Paolo
Virzì torna a dirigere virando dalla commedia
all’italiana, con Il
capitale umano, tra dramma, commedia dallo humour nero
e thriller, ambientato nella provincia brianzola. Un cast di
fuoriclasse – Fabrizio Bentivoglio, Fabrizio Gifuni,
Valeria Bruni Tedeschi, Luigi Lo Cascio, Valeria Golino –
per fotografare in modo impietoso l’Italia del nostro tempo,
adattando brillantemente il romanzo omonimo dello
scrittore americano Stephen Amidon, che parla di
un lavoro “notevole” fatto dagli sceneggiatori –
Francesco Bruni, Francesco Piccolo e
Virzì – nel “risolvere con precisione le
complessità del romanzo”. Francesco Bruni lo definisce “il
lavoro più impegnativo e appassionante che ho fatto in vent’anni di
carriera, un gioco di scomposizione non fine a sé stesso”.
All’incontro stampa al cinema Adriano di Roma era presente gran
parte del cast.
Come nasce l’idea del
film?
Paolo Virzì:
“C’interessava far emergere questioni che riguardano il nostro
tempo, il nostro paese, il mondo benestante, ma senza moralismo,
attraverso il racconto. Attraverso una struttura “da puzzle” si
entra nella vita, nei sogni, nelle aspettative di quelle persone.
Ne emergono considerazioni su cosa abbiano significato la speranza
di facili arricchimenti attraverso i giochi finanziari,
l’accanimento agonistico nei rapporti umani, specie coi più
giovani”. Ma se si parla di messaggio: “Non chiedete mai a
un regista qual è il messaggio del suo film: se vi dice che ce n’è
uno, vi sta imbrogliando, i temi vengono da soli, naturalmente,
dalla storia”.
Il film è un nuovo inizio, visto
che ci sono uno stile e dei temi diversi dai suoi precedenti
lavori? A quale tipo di cinematografia ha pensato?
P. V.: “Ero
alla ricerca di un tono diverso dal solito. Ho guardato altrove:
non solo al mondo americano, da cui provengono libro e autore.
Volevo esplorare qualcosa di nuovo rispetto alla commedia
all’italiana e l’ho trovato nell’intreccio: poteva creare questo
tono da allarme nello spettatore, che forse è anche un allarme sul
nostro tempo. Ho pensato allo humour nero di certi cineasti
ebreo-americani, ma anche al cinema francese di Chabrol”.
Cos’è per lei la Brianza?

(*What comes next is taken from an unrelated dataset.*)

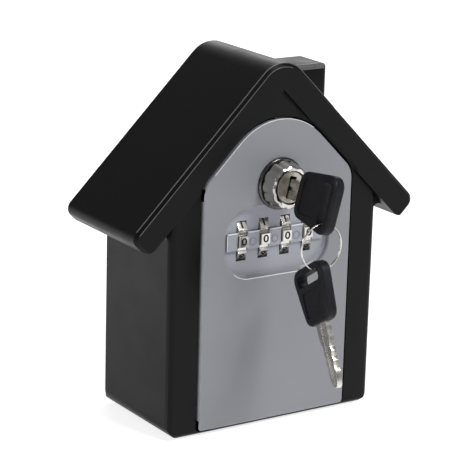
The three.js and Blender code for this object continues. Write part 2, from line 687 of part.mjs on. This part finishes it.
// Plastic head of a key, flat in its own u and v with u along the key.
function keyHead() {
  const { length, nearHalf, farHalf, nearRadius, farRadius, thick } = HEAD;
  const outline = roundedShape([
    [0, -nearHalf, nearRadius], [length, -farHalf, farRadius],
    [length, farHalf, farRadius], [0, nearHalf, nearRadius],
  ], 5);
  const soft = 0.8;
  const body = solid(new THREE.ExtrudeGeometry(outline, {
    depth: thick - 2 * soft, bevelSegments: 2,
    bevelSize: soft, bevelOffset: -soft, bevelThickness: soft,
  }).translate(0, 0, -thick / 2 + soft));
  const { centre, width, half, radius } = SLOT;
  const slot = prismXY(rectangle(centre - width / 2, -half, centre + width / 2, half, radius), -thick, thick);
  const gap = 0.05;
  const tang = box(
    -1, -BLADE.half - gap, -BLADE.thick / 2 - gap, BLADE.tang + gap, BLADE.half + gap, BLADE.thick / 2 + gap,
  );
  const panels = [-thick, thick / 2 - HEAD_PANEL.depth].map((low) => prismXY(
    rectangle(HEAD_PANEL.from, -HEAD_PANEL.half, HEAD_PANEL.to, HEAD_PANEL.half, HEAD_PANEL.radius),
    low, low + thick / 2 + HEAD_PANEL.depth,
  ));
  return cut(body, slot, tang, ...panels);
}

// Blade with a cut edge on both sides and a milled groove.
function keyBlade() {
  const { length, half, thick, tang } = BLADE;
  const shape = new THREE.Shape();
  shape.moveTo(tang, half);
  const { first, last, depths, tips } = BLADE_CUTS;
  const pitch = (length - first - last) / (depths.length - 1);
  const edge = depths.map((depth, index) => [-first - index * pitch, half - depth]);
  edge.push(...tips.map(([back, v]) => [back - length, v]));
  edge.forEach(([u, v]) => shape.lineTo(u, v));
  edge.reverse().forEach(([u, v]) => shape.lineTo(u, -v));
  shape.lineTo(tang, -half);
  const { low, high, depth, start } = BLADE_GROOVE;
  const groove = box(-length - 1, low, thick / 2 - depth, -start, high, thick);
  return cut(prismXY(shape, -thick / 2, thick / 2), groove);
}

function keyRing() {
  const { radius, wire } = RING;
  return solid(new THREE.TorusGeometry(radius, wire, 6, 28).rotateX(Math.PI / 2));
}

// Key whose head end points along -Y and whose width is upright.
function keyGroup(number) {
  const group = new THREE.Group();
  group.add(mesh(`key_${number}_head`, keyHead(), 'keyPlastic'));
  group.add(mesh(`key_${number}_blade`, keyBlade(), 'nickel'));
  group.children.forEach((piece) => {
    const geometry = piece.geometry;
    geometry.applyMatrix4(new THREE.Matrix4().makeBasis(
      new THREE.Vector3(0, -1, 0), new THREE.Vector3(0, 0, 1), new THREE.Vector3(-1, 0, 0),
    ));
  });
  return group;
}

// ---------- assembly ----------

function houseGroup() {
  const group = new THREE.Group();
  group.add(mesh('house_shell', houseShell(), 'black'));
  group.add(mesh('chimney', chimney(), 'black'));
  group.add(mesh('back_plate', backPlate(), 'innerPlastic'));
  screwPlaces(PLATE_SCREW.x, PLATE_SCREW.low, PLATE_SCREW.high).forEach(([x, z], index) => {
    group.add(mesh(`back_plate_screw_${index + 1}`, plateScrew(x, z), 'steel'));
  });
  group.add(mesh('strike_plate', strikePlate(), 'steel'));
  group.add(mesh('hook_rail', hookRail(), 'steel'));
  hookPlaces().forEach((x, index) => group.add(mesh(`key_hook_${index + 1}`, keyHook(x), 'steel')));
  return group;
}

function doorGroup() {
  const group = new THREE.Group();
  group.add(mesh('door_panel', doorPanel(), 'grey'));
  group.add(mesh('hinge_pivot_lower', hingePivot(false), 'steel'));
  group.add(mesh('hinge_pivot_upper', hingePivot(true), 'steel'));
  group.add(mesh('dial_housing', dialHousing(), 'innerPlastic'));
  group.add(mesh('inner_cover', innerCover(), 'innerPlastic'));
  screwPlaces(BOSS.x, BOSS.low, BOSS.high).forEach(([x, z], index) => {
    group.add(mesh(`cover_screw_${index + 1}`, coverScrew(x, z), 'steel'));
  });
  group.add(mesh('code_reset_lever', resetLever(), 'black'));
  dialPlaces().forEach((x, index) => {
    group.add(mesh(`dial_wheel_${index + 1}`, dialWheel(x), 'chrome'));
    group.add(mesh(`dial_hub_${index + 1}`, dialHub(x), 'steel'));
  });
  group.add(mesh('dial_shaft', dialShaft(), 'steel'));
  group.add(mesh('detent_leaf', detentLeaf(), 'steel'));
  group.add(mesh('blocking_slide', blockingSlide(), 'steel'));
  return group;
}

function lockGroup() {
  const group = new THREE.Group();
  group.add(mesh('lock_body', lockBody(), 'zinc'));
  group.add(mesh('lock_nut', lockNut(), 'nickel'));
  group.add(mesh('lock_knob', knob(), 'chrome'));
  group.add(mesh('stop_plate', stopPlate(), 'steel'));
  group.add(mesh('cam', cam(), 'steel'));
  group.add(mesh('cam_screw', camScrew(), 'steel'));
  return group;
}

// Plug and key, turned together about the lock's axis.
function pluggedKey() {
  const group = new THREE.Group();
  group.position.z = LOCK.z;
  group.rotation.y = THREE.MathUtils.degToRad(KEY_REST.turn);
  const key = keyGroup(1);
  key.rotation.x = THREE.MathUtils.degToRad(KEY_REST.droop);
  key.position.set(0, KEY_SHOULDER - KEY_REST.pivot, 0).applyEuler(key.rotation);
  key.position.y += KEY_REST.pivot;
  group.add(mesh('lock_plug', lockPlug(), 'zinc'), key);
  return group;
}

// Ring through the slot of the first key, and the second key hanging from it.
function hangingKey() {
  const group = new THREE.Group();
  group.position.set(RING.x, KEY_SHOULDER - SLOT.centre, RING.z);
  const ring = mesh('key_ring', keyRing(), 'nickel');
  const key = keyGroup(2);
  const hook = new THREE.Vector3(0, -SLOT.centre - SLOT.width / 2 + RING.inset, -SLOT.half + RING.inset);
  const { degToRad } = THREE.MathUtils;
  const swing = new THREE.Euler(-Math.PI / 2 - degToRad(HANGING.tilt), 0, degToRad(HANGING.yaw), 'ZYX');
  key.rotation.copy(swing);
  key.position.copy(hook.applyEuler(swing)).multiplyScalar(-1);
  key.position.z -= RING.radius;
  group.add(ring, key);
  return group;
}

const keyLockBox = new THREE.Group();
keyLockBox.name = 'key_lock_box';
keyLockBox.add(houseGroup(), doorGroup(), lockGroup(), pluggedKey(), hangingKey());

export default keyLockBox;
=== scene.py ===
import json
import math

import bmesh
import bpy
from mathutils import Matrix, Vector

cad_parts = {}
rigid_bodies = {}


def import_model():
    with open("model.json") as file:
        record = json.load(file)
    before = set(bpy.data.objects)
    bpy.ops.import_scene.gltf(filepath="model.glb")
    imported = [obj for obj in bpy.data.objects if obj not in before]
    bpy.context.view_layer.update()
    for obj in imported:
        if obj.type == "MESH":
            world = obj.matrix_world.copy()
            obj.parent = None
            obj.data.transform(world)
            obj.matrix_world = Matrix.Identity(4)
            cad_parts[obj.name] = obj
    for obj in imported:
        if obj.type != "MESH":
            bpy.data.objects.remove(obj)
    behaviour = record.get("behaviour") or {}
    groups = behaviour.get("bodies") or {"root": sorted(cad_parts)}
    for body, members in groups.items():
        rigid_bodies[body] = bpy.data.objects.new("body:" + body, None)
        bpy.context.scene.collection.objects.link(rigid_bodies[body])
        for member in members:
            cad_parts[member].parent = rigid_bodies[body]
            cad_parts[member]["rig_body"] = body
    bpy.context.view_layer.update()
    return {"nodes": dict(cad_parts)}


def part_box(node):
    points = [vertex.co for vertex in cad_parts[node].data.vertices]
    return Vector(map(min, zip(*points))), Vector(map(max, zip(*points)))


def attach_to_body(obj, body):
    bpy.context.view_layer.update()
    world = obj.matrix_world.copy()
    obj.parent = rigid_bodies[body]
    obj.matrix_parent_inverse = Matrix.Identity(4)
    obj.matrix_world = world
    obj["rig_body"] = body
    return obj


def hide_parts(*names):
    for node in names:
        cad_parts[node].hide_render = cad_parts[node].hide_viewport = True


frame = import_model()
NODES = frame["nodes"]
MM = 0.001

# Places on the door and house, in millimetres.
WINDOW_HALF = 2.35
BAND_HALF, BAND_FACE, BAND_LOW, BAND_HIGH = 23.2, -24.2, 75.4, 82.6
FIELD_LOW, FIELD_HIGH = (-24.9, -25.1, 64), (24.9, -22, 92.7)
ARC_STEP = 5


# ---------- materials ----------

class Nodes:
    """One material's node tree, with short calls for the nodes it uses."""

    def __init__(self, name, color, rough, metallic=0.0, specular=0.5):
        self.material = bpy.data.materials.new(name)
        self.material.use_nodes = True
        self.tree = self.material.node_tree
        self.shader = self.tree.nodes["Principled BSDF"]
        self.shader.inputs["Base Color"].default_value = (*color, 1)
        self.shader.inputs["Roughness"].default_value = rough
        self.shader.inputs["Metallic"].default_value = metallic
        self.shader.inputs["Specular IOR Level"].default_value = specular
        self.place = self.add("ShaderNodeTexCoord").outputs["Object"]

    def add(self, kind, **settings):
        node = self.tree.nodes.new(kind)
        for key, value in settings.items():
            setattr(node, key, value)
        return node

    def link(self, start, end):
        self.tree.links.new(start, end)

    def stretched(self, scale):
        mapping = self.add("ShaderNodeMapping")
        mapping.inputs["Scale"].default_value = scale
        self.link(self.place, mapping.inputs["Vector"])
        return mapping.outputs["Vector"]

    def noise(self, scale, detail=4.0, vector=None):
        node = self.add("ShaderNodeTexNoise")
        node.inputs["Scale"].default_value = scale
        node.inputs["Detail"].default_value = detail
        self.link(vector or self.place, node.inputs["Vector"])
        return node.outputs["Fac"]

    def spread(self, value, low, high, start=0.3, end=0.7):
        node = self.add("ShaderNodeMapRange")
        limits = {"From Min": start, "From Max": end, "To Min": low, "To Max": high}
        for key, number in limits.items():
            node.inputs[key].default_value = number
        self.link(value, node.inputs["Value"])
        return node.outputs["Result"]

    def blend(self, share, first, second):
        node = self.add("ShaderNodeMix", data_type="RGBA")
        self.link(share, node.inputs["Factor"])
        for socket, value in ((node.inputs["A"], first), (node.inputs["B"], second)):
            if isinstance(value, tuple):
                socket.default_value = (*value, 1)
            else:
                self.link(value, socket)
        return node.outputs["Result"]

    def bump(self, height, distance, strength=1.0):
        node = self.add("ShaderNodeBump")
        node.inputs["Distance"].default_value = distance
        node.inputs["Strength"].default_value = strength
        self.link(height, node.inputs["Height"])
        self.link(node.outputs["Normal"], self.shader.inputs["Normal"])

    def edge(self, radius):
        """1 on sharp edges, 0 on flat areas."""
        rounded = self.add("ShaderNodeBevel", samples=4)
        rounded.inputs["Radius"].default_value = radius
        geometry = self.add("ShaderNodeNewGeometry")
        dot = self.add("ShaderNodeVectorMath", operation="DOT_PRODUCT")
        self.link(rounded.outputs["Normal"], dot.inputs[0])
        self.link(geometry.outputs["Normal"], dot.inputs[1])
        return self.spread(dot.outputs["Value"], 1.0, 0.0, 0.9, 0.995)

    def product(self, a, b):
        node = self.add("ShaderNodeMath", operation="MULTIPLY")
        self.link(a, node.inputs[0])
        self.link(b, node.inputs[1])
        return node.outputs["Value"]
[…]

Perché
l’ha scelta?
P. V.: “Per me
che non avevo mai girato lì, è un paesaggio esotico, come il
Connecticut (dove è ambientato il romanzo, ndr), un luogo
affascinante, ricco e spaventoso”.
Che rapporto avete coi vostri
personaggi?
Valeria Bruni
Tedeschi: “Carla mi ha toccato per la sua grande
solitudine, per i suoi sogni, sui quali aveva messo un coperchio,
ed anche per la sua crudeltà, perché siamo crudeli quando sentiamo
di annegare. Ho esplorato gli aspetti che generano in lei una
guerra interiore”.
Fabrizio
Bentivoglio: “Dino non ha letto Il capitale
umano, quindi non sa di essere un mostro, è “smisuratamente
normale”. Abbiamo pensato che se c’è un capitale umano, ce n’è
anche uno disumano. E la facilità con cui si supera questo confine
in gente come Dino è quasi naturale, lo fa senza rendersene conto.
Chiamarlo mostro, serve ad allontanarlo da noi, a non voler capire
quanto invece questa capacità di superare il confine tra umano e
disumano sia un po’ di tutti e come la naturalezza nel superare
questo limite vada sorvegliata”.
Fabrizio Gifuni:
“Questa è tra le più eccitanti esperienze cinematografiche che
ho fatto. Finora, infatti, raramente mi è stato chiesto di mettere
in campo la parte più livida, scura. Ci ho messo un pizzico di
violenza in più, che scaturisce dalla disperazione di un uomo
sempre molto controllato”.
Uscita massiccia in almeno 350
copie, nelle sale dal 9 gennaio 2014.